▸ **GIVEN EXERCISE**
Return the first line, the line containing "and a tackboard.", and every line between them, exactly as they stand.

<<<<

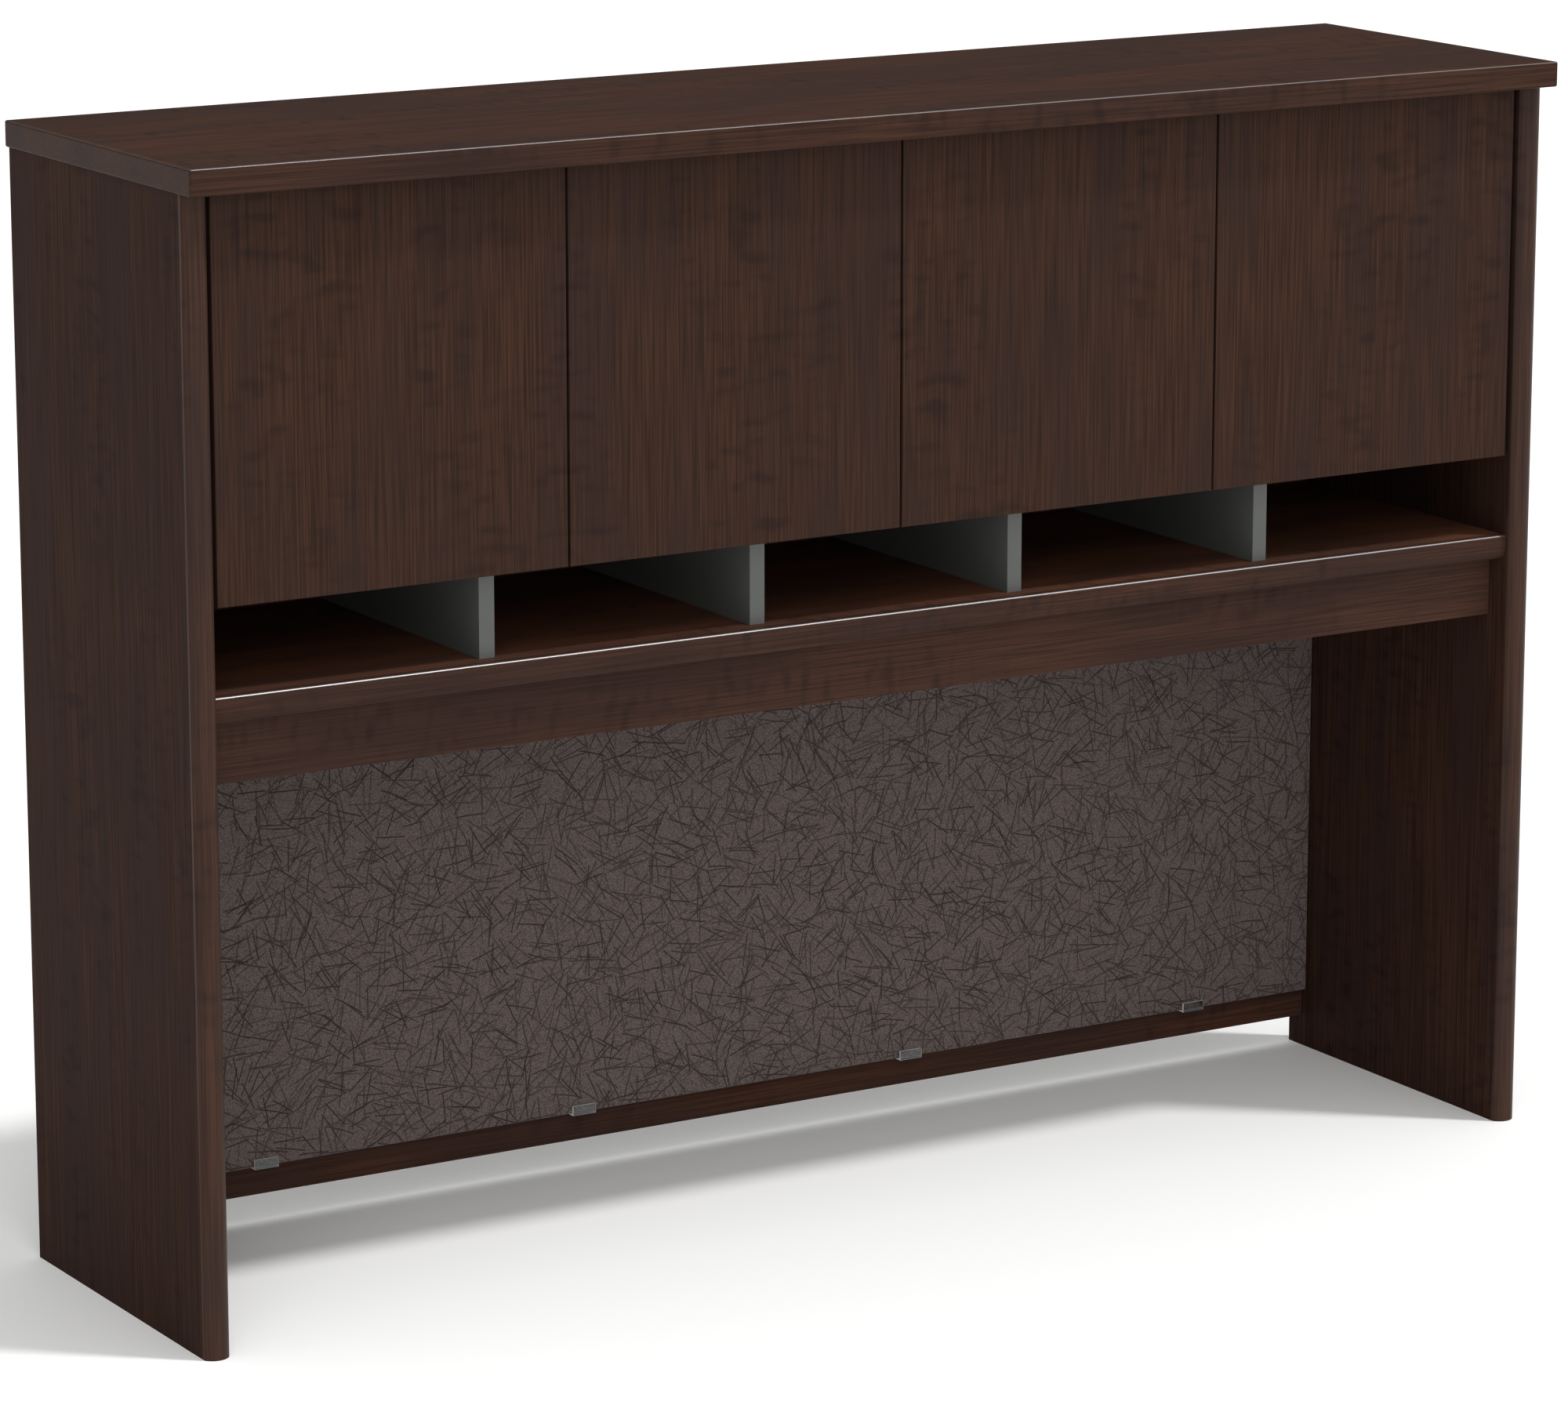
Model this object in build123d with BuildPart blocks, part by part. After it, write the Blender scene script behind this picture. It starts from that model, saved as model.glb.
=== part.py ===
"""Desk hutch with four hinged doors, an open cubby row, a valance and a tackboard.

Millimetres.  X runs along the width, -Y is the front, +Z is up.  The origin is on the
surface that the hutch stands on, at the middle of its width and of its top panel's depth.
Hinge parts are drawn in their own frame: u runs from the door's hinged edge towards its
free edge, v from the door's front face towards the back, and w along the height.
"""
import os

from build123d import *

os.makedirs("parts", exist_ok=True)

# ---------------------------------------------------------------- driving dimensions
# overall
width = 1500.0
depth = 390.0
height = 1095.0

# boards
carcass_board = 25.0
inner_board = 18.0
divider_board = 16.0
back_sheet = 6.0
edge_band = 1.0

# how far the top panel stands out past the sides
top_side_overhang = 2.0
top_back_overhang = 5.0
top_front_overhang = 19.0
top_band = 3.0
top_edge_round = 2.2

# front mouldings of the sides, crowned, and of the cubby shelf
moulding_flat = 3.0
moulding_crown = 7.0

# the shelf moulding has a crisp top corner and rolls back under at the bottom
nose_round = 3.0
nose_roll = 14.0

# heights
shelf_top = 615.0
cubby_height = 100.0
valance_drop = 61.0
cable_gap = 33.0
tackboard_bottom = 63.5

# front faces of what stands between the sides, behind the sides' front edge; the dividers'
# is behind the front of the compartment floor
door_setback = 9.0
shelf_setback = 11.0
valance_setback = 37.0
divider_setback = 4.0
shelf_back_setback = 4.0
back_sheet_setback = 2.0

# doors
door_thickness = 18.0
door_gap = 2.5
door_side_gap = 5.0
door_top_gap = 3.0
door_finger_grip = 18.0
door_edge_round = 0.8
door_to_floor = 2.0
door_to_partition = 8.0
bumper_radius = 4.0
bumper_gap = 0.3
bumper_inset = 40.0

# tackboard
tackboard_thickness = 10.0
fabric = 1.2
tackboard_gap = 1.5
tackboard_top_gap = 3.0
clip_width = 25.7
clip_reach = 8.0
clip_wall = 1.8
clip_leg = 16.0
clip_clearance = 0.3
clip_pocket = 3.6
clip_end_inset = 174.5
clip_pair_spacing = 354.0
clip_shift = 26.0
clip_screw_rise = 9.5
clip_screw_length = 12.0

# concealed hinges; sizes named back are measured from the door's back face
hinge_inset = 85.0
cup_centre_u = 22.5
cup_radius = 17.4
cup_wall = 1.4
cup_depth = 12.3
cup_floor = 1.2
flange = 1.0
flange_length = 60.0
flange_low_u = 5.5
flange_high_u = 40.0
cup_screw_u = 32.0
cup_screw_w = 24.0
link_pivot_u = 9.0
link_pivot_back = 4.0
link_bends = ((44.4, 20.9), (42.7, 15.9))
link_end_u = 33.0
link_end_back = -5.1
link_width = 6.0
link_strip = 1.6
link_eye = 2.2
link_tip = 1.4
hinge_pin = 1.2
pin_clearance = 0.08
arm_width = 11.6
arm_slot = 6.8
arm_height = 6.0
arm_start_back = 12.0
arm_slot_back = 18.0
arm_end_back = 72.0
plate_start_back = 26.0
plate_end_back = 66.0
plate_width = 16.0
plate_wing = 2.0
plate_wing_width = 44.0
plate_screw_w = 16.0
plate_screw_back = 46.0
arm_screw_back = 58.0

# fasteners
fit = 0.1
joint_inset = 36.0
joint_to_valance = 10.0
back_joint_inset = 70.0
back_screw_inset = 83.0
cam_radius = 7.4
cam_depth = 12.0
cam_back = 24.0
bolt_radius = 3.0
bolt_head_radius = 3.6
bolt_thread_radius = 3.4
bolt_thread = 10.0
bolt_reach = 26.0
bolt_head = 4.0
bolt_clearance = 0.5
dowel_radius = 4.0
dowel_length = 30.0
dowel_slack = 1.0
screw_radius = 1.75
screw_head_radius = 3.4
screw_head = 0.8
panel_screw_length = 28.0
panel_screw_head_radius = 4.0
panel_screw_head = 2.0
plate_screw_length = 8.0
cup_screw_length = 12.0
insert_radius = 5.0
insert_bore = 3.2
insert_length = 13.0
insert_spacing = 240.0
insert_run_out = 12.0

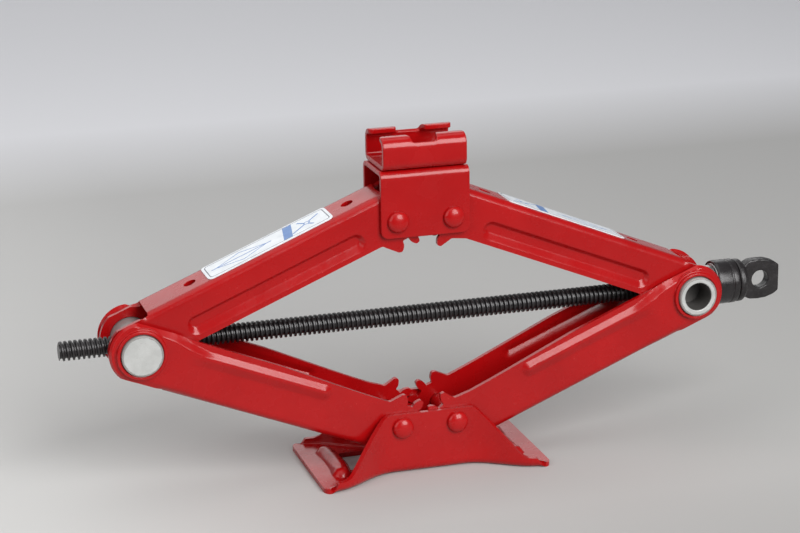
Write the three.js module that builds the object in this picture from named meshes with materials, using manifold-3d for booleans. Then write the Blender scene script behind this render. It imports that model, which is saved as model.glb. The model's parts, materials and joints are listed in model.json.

>>>>

▸ **FINISHED ANSWER**
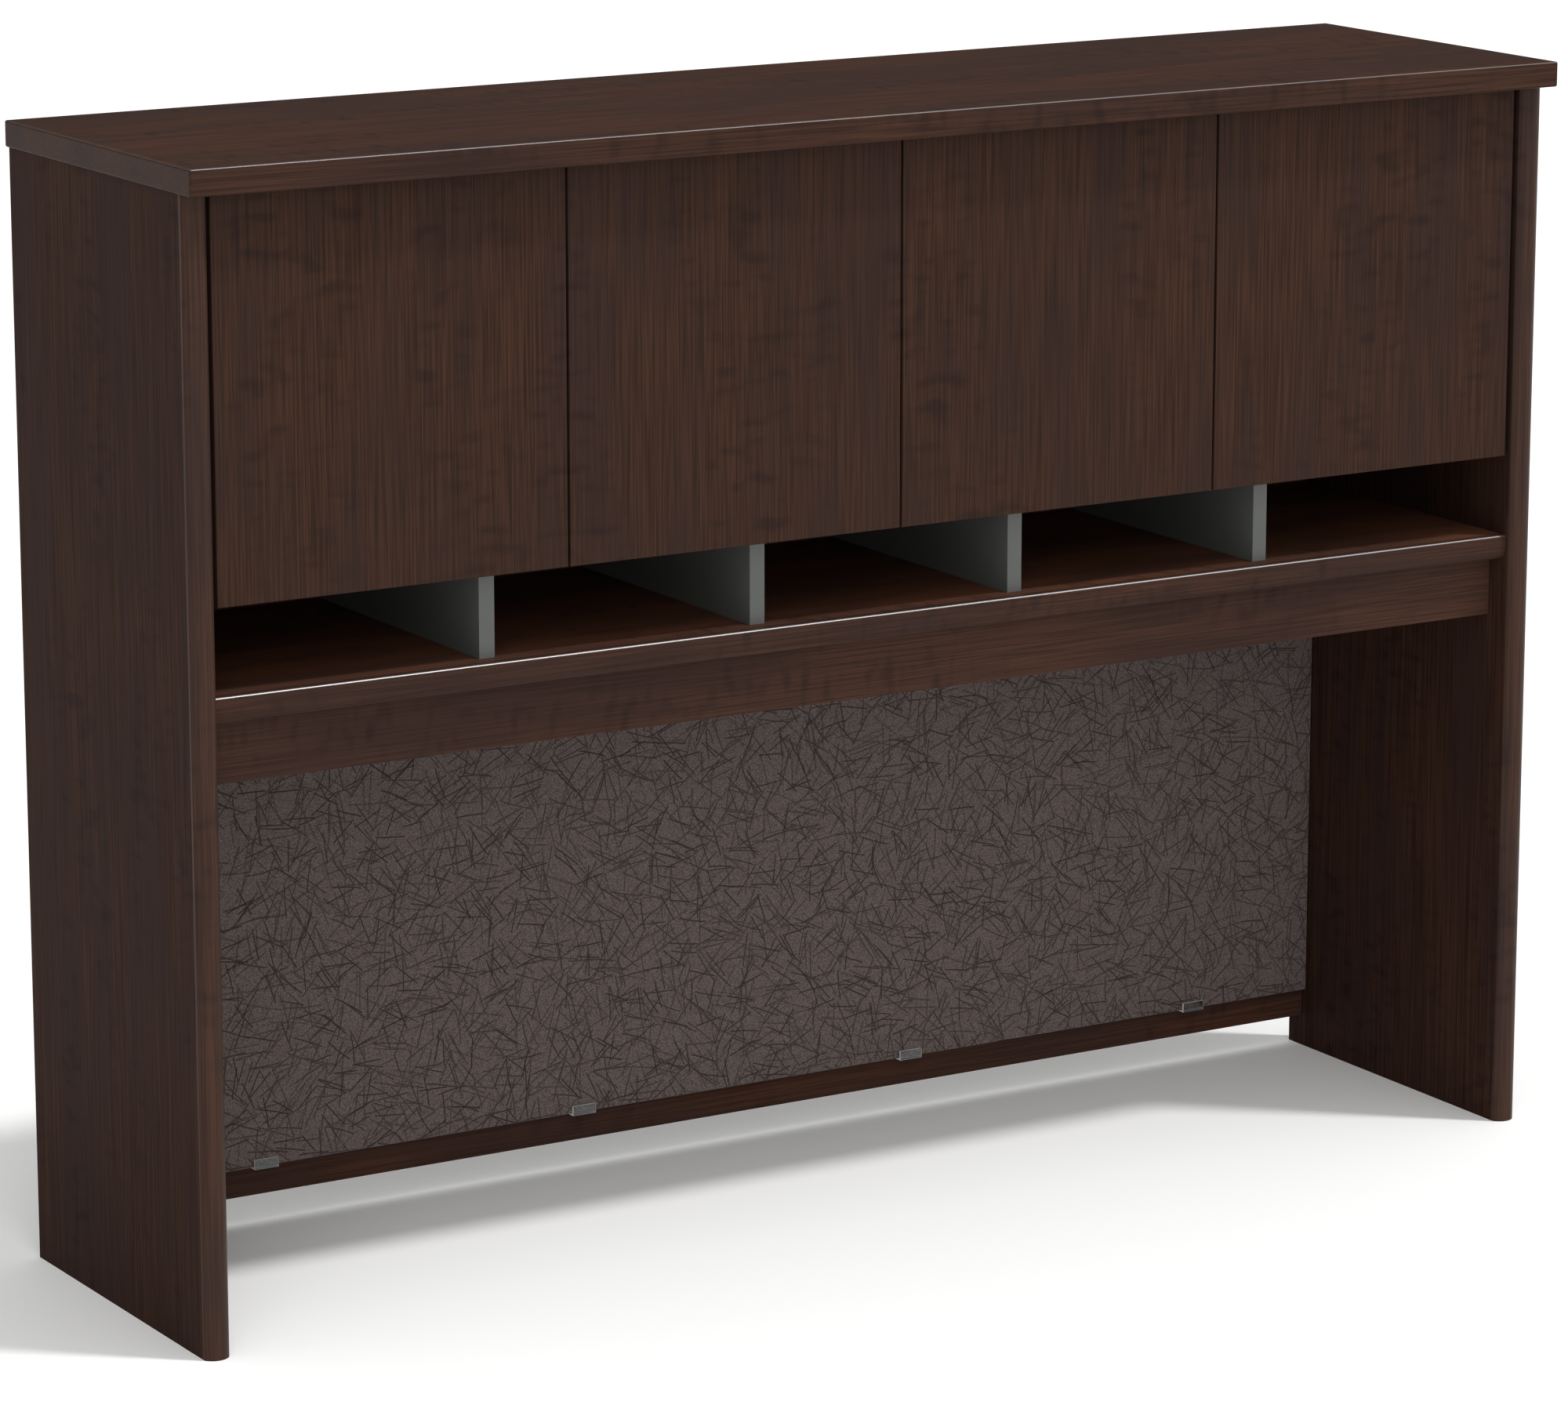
Model this object in build123d with BuildPart blocks, part by part. After it, write the Blender scene script behind this picture. It starts from that model, saved as model.glb.
=== part.py ===
"""Desk hutch with four hinged doors, an open cubby row, a valance and a tackboard.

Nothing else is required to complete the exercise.